Information shown —
*-*-*

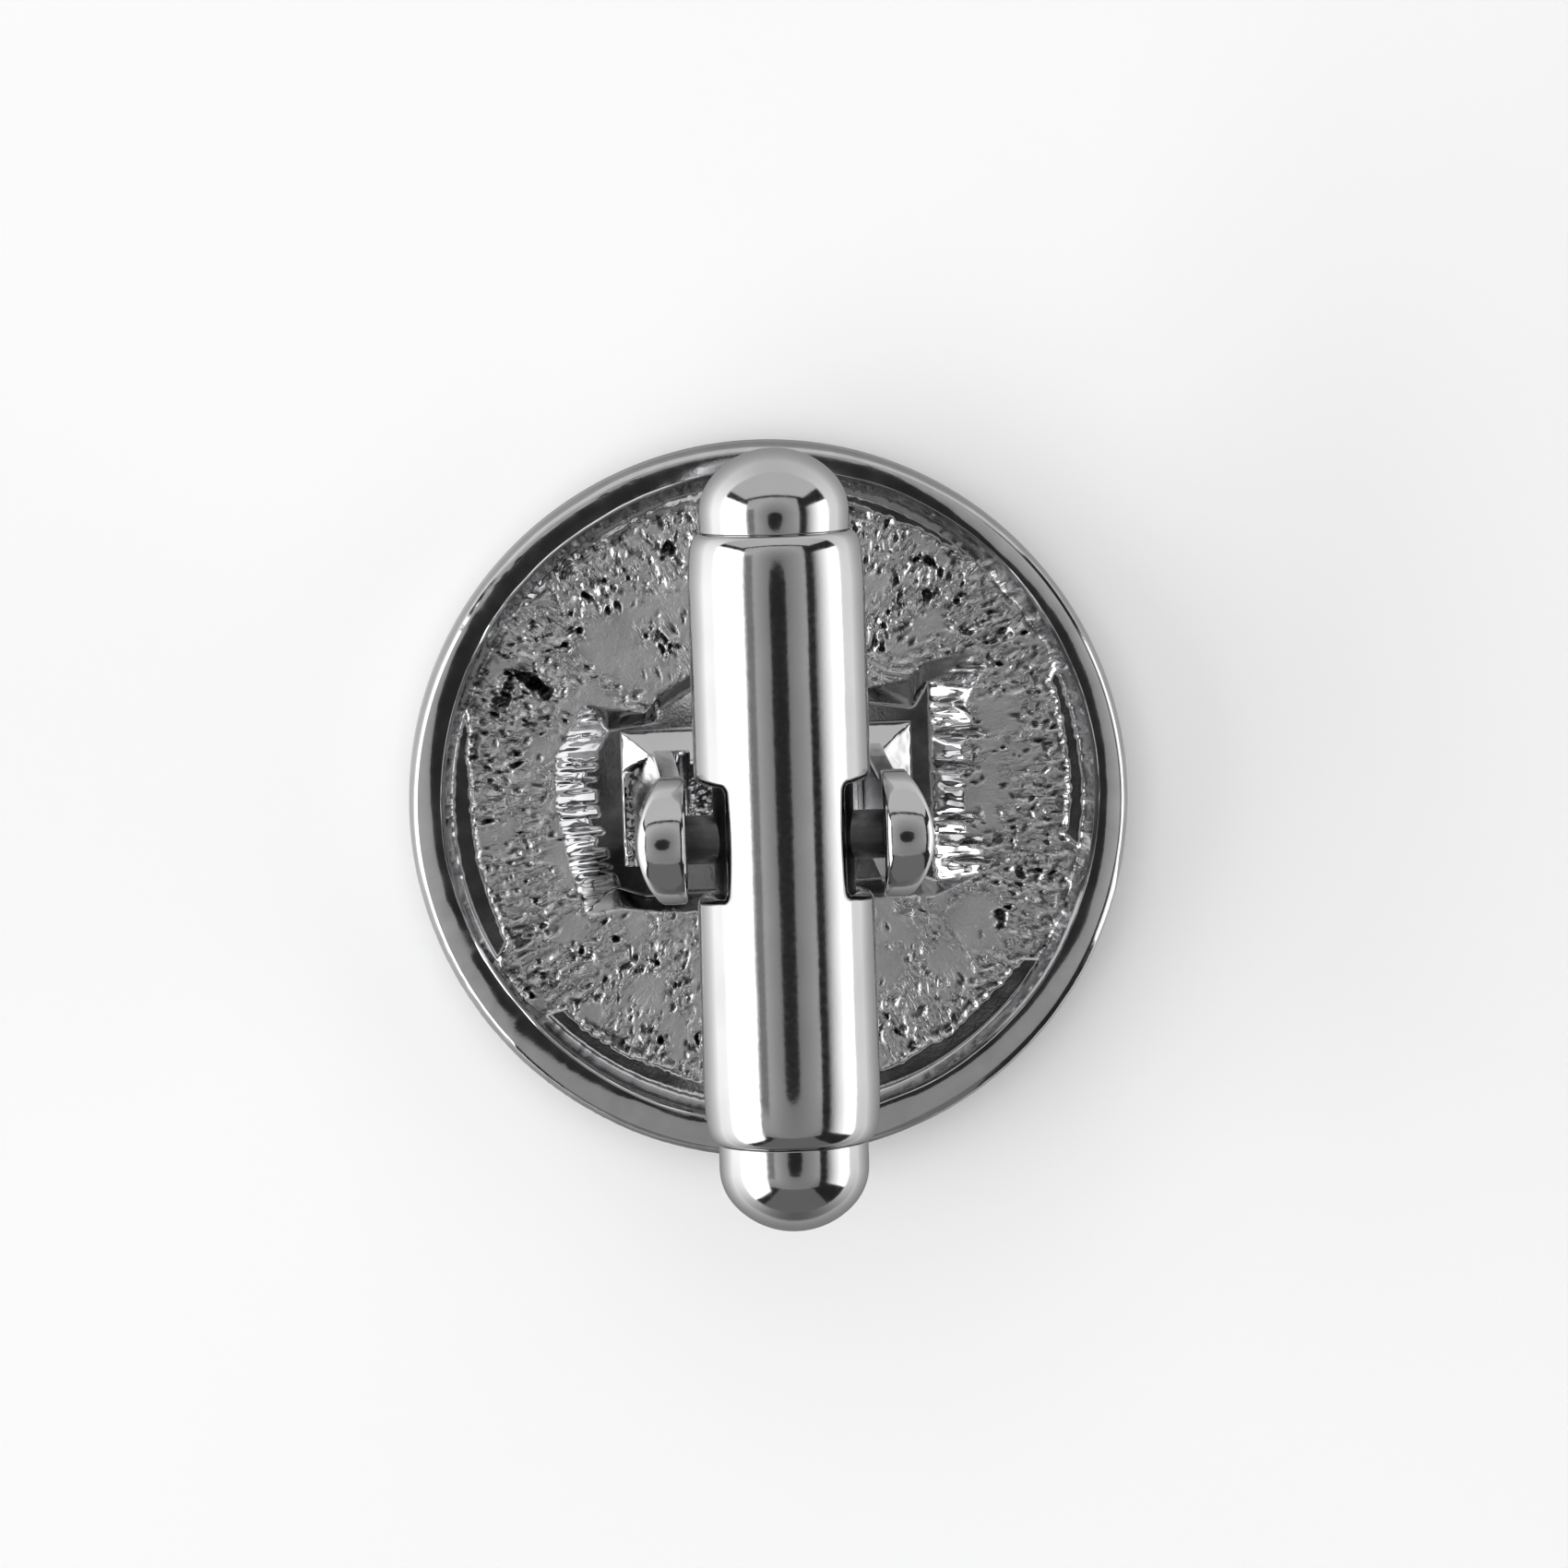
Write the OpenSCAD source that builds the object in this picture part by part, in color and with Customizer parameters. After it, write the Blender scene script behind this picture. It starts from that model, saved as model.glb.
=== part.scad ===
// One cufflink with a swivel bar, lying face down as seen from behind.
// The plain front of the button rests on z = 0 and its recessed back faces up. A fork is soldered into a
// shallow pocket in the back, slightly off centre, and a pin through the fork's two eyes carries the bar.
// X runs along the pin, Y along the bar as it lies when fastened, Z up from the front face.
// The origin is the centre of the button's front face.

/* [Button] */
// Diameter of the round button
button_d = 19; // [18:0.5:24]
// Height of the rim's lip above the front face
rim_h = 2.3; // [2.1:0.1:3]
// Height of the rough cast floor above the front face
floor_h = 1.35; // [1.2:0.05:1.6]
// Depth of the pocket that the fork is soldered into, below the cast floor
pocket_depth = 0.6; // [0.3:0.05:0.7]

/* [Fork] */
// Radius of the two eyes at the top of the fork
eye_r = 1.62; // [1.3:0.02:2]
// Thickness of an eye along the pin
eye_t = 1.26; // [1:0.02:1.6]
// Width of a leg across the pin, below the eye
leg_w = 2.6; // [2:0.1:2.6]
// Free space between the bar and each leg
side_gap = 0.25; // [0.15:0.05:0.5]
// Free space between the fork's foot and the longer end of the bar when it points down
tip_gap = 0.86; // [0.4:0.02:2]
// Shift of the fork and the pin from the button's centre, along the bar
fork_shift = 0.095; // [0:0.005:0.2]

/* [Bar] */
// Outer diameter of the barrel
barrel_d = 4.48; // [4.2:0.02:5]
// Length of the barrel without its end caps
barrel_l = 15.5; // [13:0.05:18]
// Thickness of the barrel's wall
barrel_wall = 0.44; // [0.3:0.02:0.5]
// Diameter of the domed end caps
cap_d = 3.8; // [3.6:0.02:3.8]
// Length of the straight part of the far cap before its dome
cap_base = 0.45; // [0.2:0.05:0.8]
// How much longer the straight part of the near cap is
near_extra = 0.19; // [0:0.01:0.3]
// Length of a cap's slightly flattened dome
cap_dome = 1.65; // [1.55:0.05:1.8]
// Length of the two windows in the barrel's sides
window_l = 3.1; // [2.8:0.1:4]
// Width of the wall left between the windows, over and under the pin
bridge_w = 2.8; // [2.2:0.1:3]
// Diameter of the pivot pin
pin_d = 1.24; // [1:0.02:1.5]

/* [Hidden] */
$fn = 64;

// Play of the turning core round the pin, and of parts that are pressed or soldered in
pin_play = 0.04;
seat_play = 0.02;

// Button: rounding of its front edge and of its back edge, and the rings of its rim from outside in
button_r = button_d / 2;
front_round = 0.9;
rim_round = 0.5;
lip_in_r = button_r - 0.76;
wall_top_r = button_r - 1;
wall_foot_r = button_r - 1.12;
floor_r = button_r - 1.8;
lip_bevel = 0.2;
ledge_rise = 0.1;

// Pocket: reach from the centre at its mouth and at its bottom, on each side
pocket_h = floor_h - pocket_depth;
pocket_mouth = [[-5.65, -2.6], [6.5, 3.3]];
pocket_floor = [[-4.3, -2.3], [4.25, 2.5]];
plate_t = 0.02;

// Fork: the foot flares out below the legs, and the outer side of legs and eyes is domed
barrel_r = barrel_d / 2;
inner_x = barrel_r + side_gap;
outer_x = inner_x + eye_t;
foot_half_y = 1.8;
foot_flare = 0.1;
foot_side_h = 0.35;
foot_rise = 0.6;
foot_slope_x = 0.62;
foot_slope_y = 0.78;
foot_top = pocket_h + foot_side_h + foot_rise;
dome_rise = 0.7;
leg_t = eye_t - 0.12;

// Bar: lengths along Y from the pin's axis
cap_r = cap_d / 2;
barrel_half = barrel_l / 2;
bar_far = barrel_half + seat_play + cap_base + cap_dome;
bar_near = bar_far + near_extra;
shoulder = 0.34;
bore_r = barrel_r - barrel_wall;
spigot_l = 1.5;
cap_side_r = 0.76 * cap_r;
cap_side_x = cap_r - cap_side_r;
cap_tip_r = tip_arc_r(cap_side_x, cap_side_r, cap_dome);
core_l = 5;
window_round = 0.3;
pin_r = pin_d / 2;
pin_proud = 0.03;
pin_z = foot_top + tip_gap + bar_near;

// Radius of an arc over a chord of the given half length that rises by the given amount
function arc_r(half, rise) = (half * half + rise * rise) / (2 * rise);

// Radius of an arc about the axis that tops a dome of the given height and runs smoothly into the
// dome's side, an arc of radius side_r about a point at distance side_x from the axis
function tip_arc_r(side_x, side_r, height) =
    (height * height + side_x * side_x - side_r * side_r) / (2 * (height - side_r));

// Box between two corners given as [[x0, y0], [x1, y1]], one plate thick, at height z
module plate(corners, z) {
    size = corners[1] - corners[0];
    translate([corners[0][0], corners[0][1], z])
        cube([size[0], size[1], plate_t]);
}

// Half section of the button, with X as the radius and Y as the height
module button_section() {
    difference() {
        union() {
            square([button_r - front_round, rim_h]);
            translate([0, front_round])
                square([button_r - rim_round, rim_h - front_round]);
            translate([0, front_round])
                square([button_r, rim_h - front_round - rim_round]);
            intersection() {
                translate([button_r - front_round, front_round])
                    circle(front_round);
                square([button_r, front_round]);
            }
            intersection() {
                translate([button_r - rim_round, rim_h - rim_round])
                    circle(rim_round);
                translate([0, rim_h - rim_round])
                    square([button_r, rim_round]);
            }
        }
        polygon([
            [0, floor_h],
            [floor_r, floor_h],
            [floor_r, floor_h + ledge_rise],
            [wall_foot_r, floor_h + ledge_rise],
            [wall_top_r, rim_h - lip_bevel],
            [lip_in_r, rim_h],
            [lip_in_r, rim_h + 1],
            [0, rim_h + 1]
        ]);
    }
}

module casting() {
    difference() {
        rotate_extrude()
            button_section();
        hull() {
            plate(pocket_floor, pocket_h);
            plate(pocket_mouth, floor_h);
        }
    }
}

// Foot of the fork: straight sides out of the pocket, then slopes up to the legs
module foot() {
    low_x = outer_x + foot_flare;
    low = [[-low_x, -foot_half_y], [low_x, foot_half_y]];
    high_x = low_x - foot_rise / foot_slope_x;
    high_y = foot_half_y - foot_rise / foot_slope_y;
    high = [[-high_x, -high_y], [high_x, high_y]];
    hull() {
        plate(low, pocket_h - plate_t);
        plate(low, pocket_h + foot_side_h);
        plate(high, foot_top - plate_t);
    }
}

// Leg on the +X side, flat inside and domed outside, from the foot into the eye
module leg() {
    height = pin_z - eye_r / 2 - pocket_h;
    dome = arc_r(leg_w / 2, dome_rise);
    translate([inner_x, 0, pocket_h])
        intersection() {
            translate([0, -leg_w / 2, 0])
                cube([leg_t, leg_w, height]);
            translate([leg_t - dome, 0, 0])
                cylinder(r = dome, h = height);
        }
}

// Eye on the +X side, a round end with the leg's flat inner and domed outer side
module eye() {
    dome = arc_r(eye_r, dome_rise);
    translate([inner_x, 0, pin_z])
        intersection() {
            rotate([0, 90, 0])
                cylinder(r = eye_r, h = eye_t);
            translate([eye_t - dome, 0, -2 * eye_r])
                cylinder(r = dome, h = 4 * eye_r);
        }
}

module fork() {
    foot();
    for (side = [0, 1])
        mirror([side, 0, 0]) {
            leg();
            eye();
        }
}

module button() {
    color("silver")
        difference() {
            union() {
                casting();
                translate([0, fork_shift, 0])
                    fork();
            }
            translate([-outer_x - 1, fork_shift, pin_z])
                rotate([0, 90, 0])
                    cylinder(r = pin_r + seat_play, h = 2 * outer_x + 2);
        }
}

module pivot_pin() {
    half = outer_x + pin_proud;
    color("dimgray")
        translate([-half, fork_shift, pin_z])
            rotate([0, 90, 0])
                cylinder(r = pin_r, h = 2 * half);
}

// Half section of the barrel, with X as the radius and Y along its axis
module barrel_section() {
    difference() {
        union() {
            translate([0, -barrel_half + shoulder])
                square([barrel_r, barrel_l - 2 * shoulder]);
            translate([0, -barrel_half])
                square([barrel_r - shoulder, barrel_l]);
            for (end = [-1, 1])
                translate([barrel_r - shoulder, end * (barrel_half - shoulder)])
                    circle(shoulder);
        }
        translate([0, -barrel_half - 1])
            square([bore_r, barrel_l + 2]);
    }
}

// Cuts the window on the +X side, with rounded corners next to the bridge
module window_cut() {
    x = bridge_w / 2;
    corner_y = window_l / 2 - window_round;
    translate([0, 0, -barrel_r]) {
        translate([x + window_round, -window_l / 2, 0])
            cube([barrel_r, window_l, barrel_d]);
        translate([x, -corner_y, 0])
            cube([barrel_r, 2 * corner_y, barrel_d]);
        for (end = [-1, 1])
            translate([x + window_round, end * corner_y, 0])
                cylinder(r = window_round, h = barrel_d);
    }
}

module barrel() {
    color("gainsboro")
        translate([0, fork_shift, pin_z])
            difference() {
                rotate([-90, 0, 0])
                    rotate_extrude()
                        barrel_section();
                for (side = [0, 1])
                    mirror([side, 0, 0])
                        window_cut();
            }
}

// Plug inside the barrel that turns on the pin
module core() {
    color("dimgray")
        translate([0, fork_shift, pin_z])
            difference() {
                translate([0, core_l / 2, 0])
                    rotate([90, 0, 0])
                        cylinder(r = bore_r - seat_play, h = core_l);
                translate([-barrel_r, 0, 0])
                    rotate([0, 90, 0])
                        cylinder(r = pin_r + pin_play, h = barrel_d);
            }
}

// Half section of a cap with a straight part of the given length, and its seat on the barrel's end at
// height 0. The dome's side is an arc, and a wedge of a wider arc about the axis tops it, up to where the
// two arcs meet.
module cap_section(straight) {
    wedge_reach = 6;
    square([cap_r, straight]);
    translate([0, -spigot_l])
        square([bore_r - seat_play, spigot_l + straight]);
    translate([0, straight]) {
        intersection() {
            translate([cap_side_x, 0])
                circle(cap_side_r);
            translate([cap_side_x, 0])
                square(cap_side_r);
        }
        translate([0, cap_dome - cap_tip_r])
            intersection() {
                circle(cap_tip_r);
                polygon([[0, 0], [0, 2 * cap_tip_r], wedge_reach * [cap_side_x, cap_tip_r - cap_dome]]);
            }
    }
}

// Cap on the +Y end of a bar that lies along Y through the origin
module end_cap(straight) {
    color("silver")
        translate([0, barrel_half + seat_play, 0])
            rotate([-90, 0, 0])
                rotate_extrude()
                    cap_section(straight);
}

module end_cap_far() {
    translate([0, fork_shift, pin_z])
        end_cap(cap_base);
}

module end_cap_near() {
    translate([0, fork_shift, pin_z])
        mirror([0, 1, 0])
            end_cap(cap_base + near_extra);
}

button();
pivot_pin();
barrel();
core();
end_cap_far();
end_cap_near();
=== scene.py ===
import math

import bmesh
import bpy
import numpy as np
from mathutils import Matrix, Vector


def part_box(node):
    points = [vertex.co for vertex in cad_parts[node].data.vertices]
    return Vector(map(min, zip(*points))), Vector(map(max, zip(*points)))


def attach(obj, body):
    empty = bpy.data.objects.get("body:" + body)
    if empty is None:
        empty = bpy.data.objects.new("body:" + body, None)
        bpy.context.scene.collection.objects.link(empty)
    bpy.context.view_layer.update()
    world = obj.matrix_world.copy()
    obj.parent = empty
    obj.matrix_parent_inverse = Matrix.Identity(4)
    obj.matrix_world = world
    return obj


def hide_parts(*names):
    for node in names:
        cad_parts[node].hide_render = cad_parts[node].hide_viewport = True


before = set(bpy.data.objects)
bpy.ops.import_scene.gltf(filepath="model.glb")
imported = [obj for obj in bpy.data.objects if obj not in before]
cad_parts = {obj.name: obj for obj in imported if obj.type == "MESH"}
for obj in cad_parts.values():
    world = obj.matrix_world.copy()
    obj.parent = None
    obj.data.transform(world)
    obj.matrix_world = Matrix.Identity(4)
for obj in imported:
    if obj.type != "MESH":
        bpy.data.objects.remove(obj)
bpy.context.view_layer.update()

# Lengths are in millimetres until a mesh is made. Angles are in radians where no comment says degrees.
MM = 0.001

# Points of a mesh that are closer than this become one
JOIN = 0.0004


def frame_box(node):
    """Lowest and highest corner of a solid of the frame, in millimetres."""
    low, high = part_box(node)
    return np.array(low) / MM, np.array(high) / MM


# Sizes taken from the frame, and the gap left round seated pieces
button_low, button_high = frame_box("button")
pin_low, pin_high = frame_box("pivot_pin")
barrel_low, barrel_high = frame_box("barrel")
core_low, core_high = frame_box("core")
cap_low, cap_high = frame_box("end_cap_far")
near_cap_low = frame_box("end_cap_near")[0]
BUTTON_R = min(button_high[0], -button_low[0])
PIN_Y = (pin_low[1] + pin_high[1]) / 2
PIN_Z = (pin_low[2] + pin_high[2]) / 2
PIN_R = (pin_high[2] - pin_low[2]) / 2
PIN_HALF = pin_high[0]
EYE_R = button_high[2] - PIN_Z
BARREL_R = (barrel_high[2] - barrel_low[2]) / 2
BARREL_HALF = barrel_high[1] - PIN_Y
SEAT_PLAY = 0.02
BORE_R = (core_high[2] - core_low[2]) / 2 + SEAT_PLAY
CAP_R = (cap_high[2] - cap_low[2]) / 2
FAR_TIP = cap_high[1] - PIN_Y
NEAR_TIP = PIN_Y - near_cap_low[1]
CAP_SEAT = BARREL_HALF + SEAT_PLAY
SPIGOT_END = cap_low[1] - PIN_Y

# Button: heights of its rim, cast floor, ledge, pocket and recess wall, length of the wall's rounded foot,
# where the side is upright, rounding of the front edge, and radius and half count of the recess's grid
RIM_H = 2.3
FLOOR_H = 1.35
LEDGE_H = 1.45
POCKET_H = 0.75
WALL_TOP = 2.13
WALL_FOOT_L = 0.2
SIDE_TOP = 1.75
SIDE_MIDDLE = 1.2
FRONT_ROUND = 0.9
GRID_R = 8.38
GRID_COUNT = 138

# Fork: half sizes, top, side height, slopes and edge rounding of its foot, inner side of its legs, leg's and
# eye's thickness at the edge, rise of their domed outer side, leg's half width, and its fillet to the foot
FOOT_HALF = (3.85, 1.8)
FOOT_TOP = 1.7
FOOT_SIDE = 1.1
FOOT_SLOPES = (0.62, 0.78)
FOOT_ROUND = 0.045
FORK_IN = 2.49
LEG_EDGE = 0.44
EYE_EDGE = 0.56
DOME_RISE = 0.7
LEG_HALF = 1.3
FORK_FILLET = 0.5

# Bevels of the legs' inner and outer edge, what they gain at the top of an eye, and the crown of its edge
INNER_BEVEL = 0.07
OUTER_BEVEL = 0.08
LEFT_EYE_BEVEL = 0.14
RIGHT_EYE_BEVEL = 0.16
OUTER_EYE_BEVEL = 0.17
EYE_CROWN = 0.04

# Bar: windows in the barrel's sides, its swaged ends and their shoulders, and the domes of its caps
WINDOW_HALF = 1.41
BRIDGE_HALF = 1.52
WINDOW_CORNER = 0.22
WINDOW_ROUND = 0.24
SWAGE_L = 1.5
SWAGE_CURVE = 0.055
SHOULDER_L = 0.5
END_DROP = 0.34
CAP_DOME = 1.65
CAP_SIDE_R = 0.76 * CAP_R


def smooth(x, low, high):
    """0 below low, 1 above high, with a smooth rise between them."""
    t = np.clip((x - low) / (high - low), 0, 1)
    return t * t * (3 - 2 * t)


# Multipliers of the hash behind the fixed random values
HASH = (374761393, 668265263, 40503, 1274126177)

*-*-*

Work to be completed — Print only the run of lines that begins with the line containing "through the origin" and ends with the line containing "bpy.context.scene.collection.objects.link(empty)", both included, exactly as they read.

Full response —
// Cap on the +Y end of a bar that lies along Y through the origin
module end_cap(straight) {
    color("silver")
        translate([0, barrel_half + seat_play, 0])
            rotate([-90, 0, 0])
                rotate_extrude()
                    cap_section(straight);
}

module end_cap_far() {
    translate([0, fork_shift, pin_z])
        end_cap(cap_base);
}

module end_cap_near() {
    translate([0, fork_shift, pin_z])
        mirror([0, 1, 0])
            end_cap(cap_base + near_extra);
}

button();
pivot_pin();
barrel();
core();
end_cap_far();
end_cap_near();
=== scene.py ===
import math

import bmesh
import bpy
import numpy as np
from mathutils import Matrix, Vector


def part_box(node):
    points = [vertex.co for vertex in cad_parts[node].data.vertices]
    return Vector(map(min, zip(*points))), Vector(map(max, zip(*points)))


def attach(obj, body):
    empty = bpy.data.objects.get("body:" + body)
    if empty is None:
        empty = bpy.data.objects.new("body:" + body, None)
        bpy.context.scene.collection.objects.link(empty)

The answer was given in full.